我小時候身體不算好, 春秋和節假日, 是我生病的高發區. 我一病, 就嘔吐, 非得打針. 結果弄得別人高高興興過節, 我母親卻要帶我去醫務室打針. 有一年初春夜裏, 和往常一樣, 我 病了. 在去醫務室路上, 又和往常一樣, 我走不動了. 母親蹬下身子, 讓我趴在她背上, 她再把我背起. 打完針,母親總拿出點糖果餅幹, 等我吃完後, 再背我回家. 往往在這時, 我的精神就會變得好些, 從媽媽的頭頂, 睜大眼睛看著周圍. 這路是條不寬的水泥板路, 兩旁是高高的櫻花樹. 那天在如水的月光下, 櫻花開得正旺. 突然一陣風吹來, 花瓣紛紛而下.
“媽媽, 你快看!”
“哦, 真是飛花似雪.”
“它不是雪, 媽, 它不冷.” 我抓住了一隻花瓣.
“身上不冷, 但心上冷.”
“心上為什麽會冷? ”
“因為落花就意味春天結束了.”
“可老師說, 春天才開始呢.”
“對, 但對櫻花, 她已經結束了”
我抬頭望去, 隻見在紛飛的花瓣中, 一輪明月在簌簌繁花中穿行. 風忽然向下卷來, 頓時吹迷了我的眼. 等我再睜開眼, 花瓣已落了母親一頭. 我立刻向母親的頭頂吹去, 想把那些花瓣替她吹落.
“飛兒, 別吹, 快別吹.” 她邊笑邊說.
“可你頭上都是花瓣.”
“媽媽不在乎, 媽媽怕癢.”
“可我不願意, 我要吹.”
媽媽一邊用雙手緊緊勒住我的腿, 怕我掉下去, 一邊咯咯笑著, 向家裏跑去.
有一朵卡在母親的頭發裏, 一下吹不掉, 我就使勁地吹呀吹.
母親就在這皎潔如水的月光裏,在這隨風飛舞的花瓣中,背著我一路小跑,沿路灑下她咯咯的笑聲.

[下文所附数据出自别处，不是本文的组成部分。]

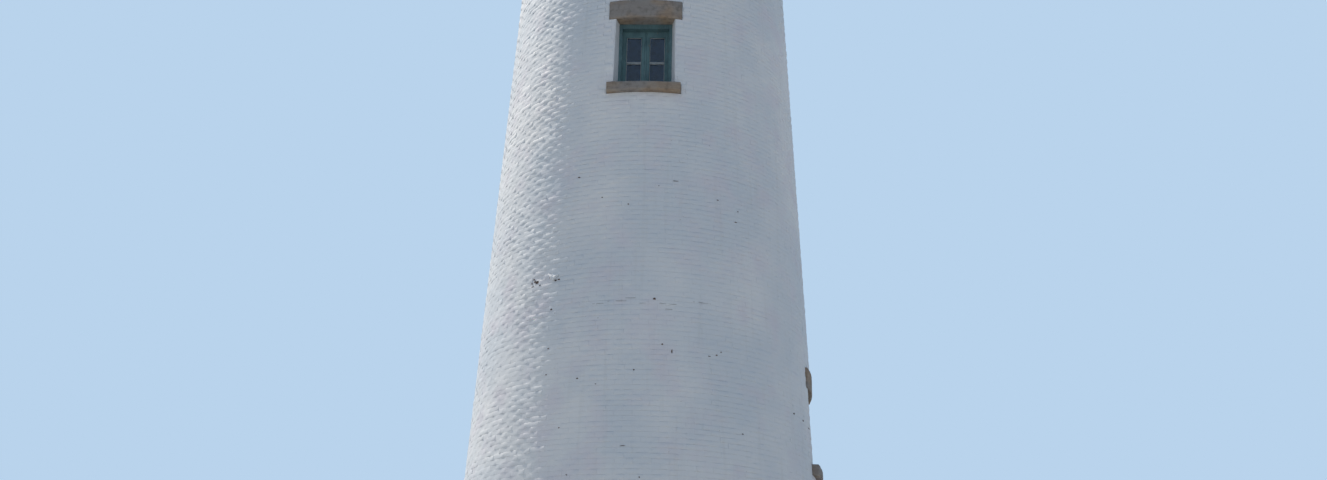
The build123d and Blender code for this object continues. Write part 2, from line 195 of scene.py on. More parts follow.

一到家,放下我,母親馬上用她的臉緊貼過來,不過這回時間長得多,邊喘氣邊說, “你可不燒了,你把媽媽累死了.”
可我看到, 那朵花瓣, 依照留在媽媽的頭發中.
幾天前的一個夜裏, 我醒來再也無法入睡. 我推開門, 又見皎潔的月光灑滿後院, 風卷起了滿院的枯葉, 我突然想起了多年前那個夜晚. 在那之後, 我在長城上見過塞外月下的飛雪, 而月夜和落花我見了不知多少次, 卻總也無法使我感動, 像缺了點什麽. 現在我明白了, 當然缺了, 缺了母親和她的笑聲!
我這時感到心中一片明靜, 好似進入了禪宗的空明境界. 我在這茫茫世界的小小一隅, 領悟到人生的淒苦, 生命的短暫, 時間的無奈. 少年的理想, 年輕時的奮鬥, 已離得很遠很遠. 那些榮辱之事, 現已淡漠. 那些愛恨之人, 連名字都遺忘. 忘不了隻有那月光飛花裏母親的笑聲. 現在閉上眼, 仿佛又能聞到母親頭發的芬香.
我突然覺得一陣輕鬆, 我再不那麽恐懼死亡. 也許有另一世界, 也許我能找到母親, 也許這次我能吹落那朵依然留在她發中的花瓣.